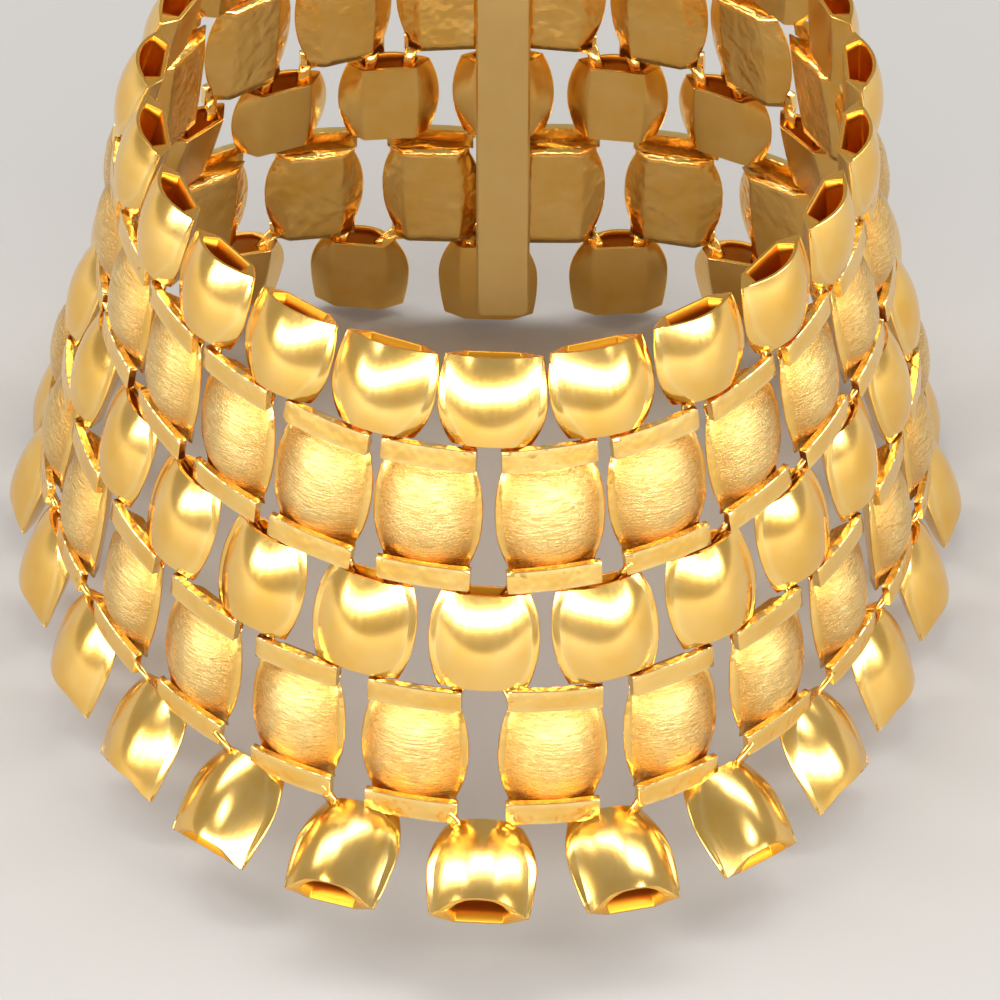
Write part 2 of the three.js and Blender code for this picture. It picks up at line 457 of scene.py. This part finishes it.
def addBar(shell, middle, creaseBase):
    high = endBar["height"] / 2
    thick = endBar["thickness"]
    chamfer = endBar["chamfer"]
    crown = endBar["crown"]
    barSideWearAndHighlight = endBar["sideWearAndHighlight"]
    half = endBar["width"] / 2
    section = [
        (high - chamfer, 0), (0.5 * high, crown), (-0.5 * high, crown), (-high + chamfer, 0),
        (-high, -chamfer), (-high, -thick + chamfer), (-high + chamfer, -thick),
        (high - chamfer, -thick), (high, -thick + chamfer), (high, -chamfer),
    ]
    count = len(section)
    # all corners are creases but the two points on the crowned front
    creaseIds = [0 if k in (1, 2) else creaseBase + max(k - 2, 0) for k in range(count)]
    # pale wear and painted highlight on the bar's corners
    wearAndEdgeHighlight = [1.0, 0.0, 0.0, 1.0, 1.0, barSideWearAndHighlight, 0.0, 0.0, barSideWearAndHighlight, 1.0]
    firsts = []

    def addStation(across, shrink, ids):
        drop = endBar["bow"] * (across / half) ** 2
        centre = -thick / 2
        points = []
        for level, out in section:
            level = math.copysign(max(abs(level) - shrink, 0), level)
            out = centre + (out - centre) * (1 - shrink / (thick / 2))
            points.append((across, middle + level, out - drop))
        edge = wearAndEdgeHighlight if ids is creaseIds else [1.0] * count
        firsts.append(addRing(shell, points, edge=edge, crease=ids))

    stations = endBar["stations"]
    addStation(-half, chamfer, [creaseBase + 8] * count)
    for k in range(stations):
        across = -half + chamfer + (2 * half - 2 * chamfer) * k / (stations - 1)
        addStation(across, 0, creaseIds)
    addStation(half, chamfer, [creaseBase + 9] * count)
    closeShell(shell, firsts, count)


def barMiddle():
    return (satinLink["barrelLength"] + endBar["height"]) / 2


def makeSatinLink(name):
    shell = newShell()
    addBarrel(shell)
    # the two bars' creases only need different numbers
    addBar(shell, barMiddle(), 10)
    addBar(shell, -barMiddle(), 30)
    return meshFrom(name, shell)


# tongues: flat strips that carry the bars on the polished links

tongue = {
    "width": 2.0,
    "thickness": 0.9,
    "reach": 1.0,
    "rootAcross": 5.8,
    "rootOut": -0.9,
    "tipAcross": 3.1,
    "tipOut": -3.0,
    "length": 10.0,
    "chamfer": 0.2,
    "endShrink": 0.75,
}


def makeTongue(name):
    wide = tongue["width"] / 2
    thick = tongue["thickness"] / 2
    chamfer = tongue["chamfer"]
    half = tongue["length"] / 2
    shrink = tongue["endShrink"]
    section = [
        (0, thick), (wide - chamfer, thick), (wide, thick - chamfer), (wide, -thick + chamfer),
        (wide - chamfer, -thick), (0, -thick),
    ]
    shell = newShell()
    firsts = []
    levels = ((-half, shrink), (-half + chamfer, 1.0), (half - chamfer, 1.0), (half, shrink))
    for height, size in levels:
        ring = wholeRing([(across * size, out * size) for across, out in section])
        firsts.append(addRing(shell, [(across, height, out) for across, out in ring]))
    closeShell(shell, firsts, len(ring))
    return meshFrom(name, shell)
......
* WHAT IS NEEDED:
Go through the listing and copy all of it exactly.

* SOLUTION FOR THIS TASK:
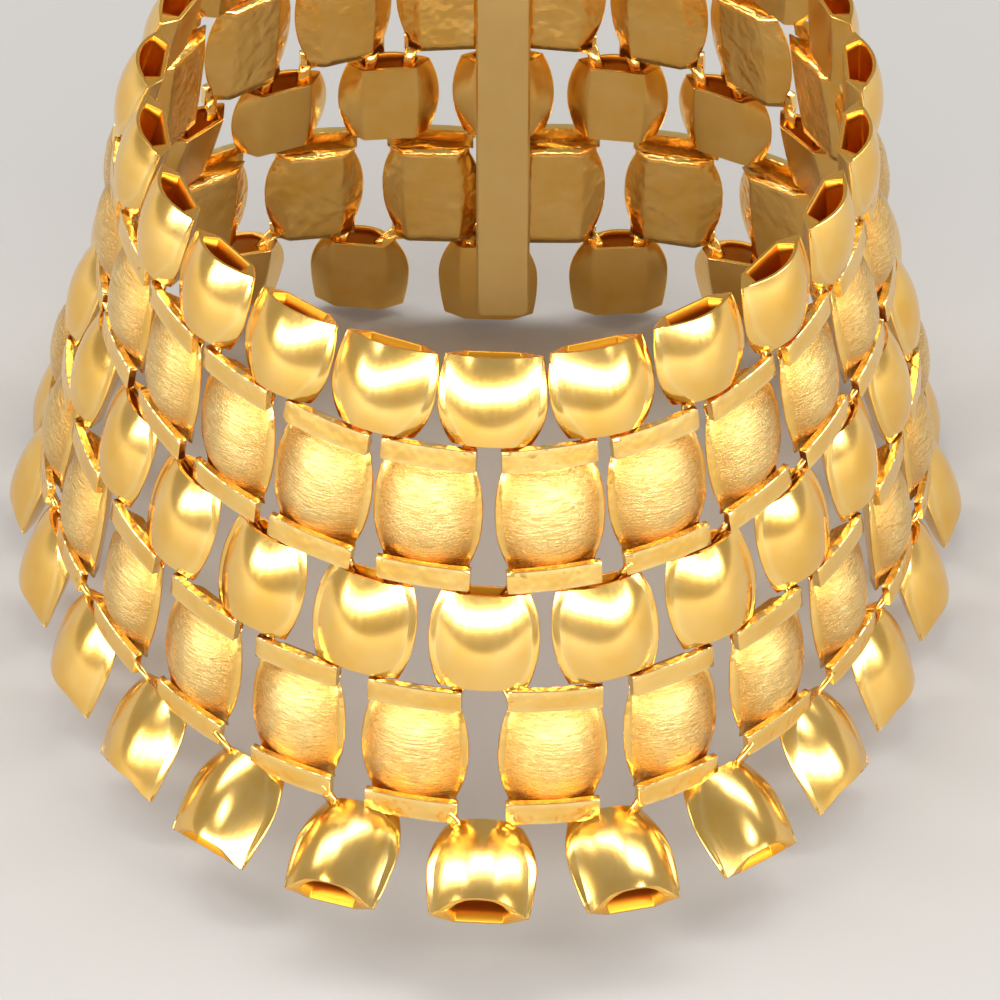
Write part 2 of the three.js and Blender code for this picture. It picks up at line 457 of scene.py. This part finishes it.
def addBar(shell, middle, creaseBase):
    high = endBar["height"] / 2
    thick = endBar["thickness"]
    chamfer = endBar["chamfer"]
    crown = endBar["crown"]
    barSideWearAndHighlight = endBar["sideWearAndHighlight"]
    half = endBar["width"] / 2
    section = [
        (high - chamfer, 0), (0.5 * high, crown), (-0.5 * high, crown), (-high + chamfer, 0),
        (-high, -chamfer), (-high, -thick + chamfer), (-high + chamfer, -thick),
        (high - chamfer, -thick), (high, -thick + chamfer), (high, -chamfer),
    ]
    count = len(section)
    # all corners are creases but the two points on the crowned front
    creaseIds = [0 if k in (1, 2) else creaseBase + max(k - 2, 0) for k in range(count)]
    # pale wear and painted highlight on the bar's corners
    wearAndEdgeHighlight = [1.0, 0.0, 0.0, 1.0, 1.0, barSideWearAndHighlight, 0.0, 0.0, barSideWearAndHighlight, 1.0]
    firsts = []

    def addStation(across, shrink, ids):
        drop = endBar["bow"] * (across / half) ** 2
        centre = -thick / 2
        points = []
        for level, out in section:
            level = math.copysign(max(abs(level) - shrink, 0), level)
            out = centre + (out - centre) * (1 - shrink / (thick / 2))
            points.append((across, middle + level, out - drop))
        edge = wearAndEdgeHighlight if ids is creaseIds else [1.0] * count
        firsts.append(addRing(shell, points, edge=edge, crease=ids))

    stations = endBar["stations"]
    addStation(-half, chamfer, [creaseBase + 8] * count)
    for k in range(stations):
        across = -half + chamfer + (2 * half - 2 * chamfer) * k / (stations - 1)
        addStation(across, 0, creaseIds)
    addStation(half, chamfer, [creaseBase + 9] * count)
    closeShell(shell, firsts, count)


def barMiddle():
    return (satinLink["barrelLength"] + endBar["height"]) / 2


def makeSatinLink(name):
    shell = newShell()
    addBarrel(shell)
    # the two bars' creases only need different numbers
    addBar(shell, barMiddle(), 10)
    addBar(shell, -barMiddle(), 30)
    return meshFrom(name, shell)


# tongues: flat strips that carry the bars on the polished links

tongue = {
    "width": 2.0,
    "thickness": 0.9,
    "reach": 1.0,
    "rootAcross": 5.8,
    "rootOut": -0.9,
    "tipAcross": 3.1,
    "tipOut": -3.0,
    "length": 10.0,
    "chamfer": 0.2,
    "endShrink": 0.75,
}


def makeTongue(name):
    wide = tongue["width"] / 2
    thick = tongue["thickness"] / 2
    chamfer = tongue["chamfer"]
    half = tongue["length"] / 2
    shrink = tongue["endShrink"]
    section = [
        (0, thick), (wide - chamfer, thick), (wide, thick - chamfer), (wide, -thick + chamfer),
        (wide - chamfer, -thick), (0, -thick),
    ]
    shell = newShell()
    firsts = []
    levels = ((-half, shrink), (-half + chamfer, 1.0), (half - chamfer, 1.0), (half, shrink))
    for height, size in levels:
        ring = wholeRing([(across * size, out * size) for across, out in section])
        firsts.append(addRing(shell, [(across, height, out) for across, out in ring]))
    closeShell(shell, firsts, len(ring))
    return meshFrom(name, shell)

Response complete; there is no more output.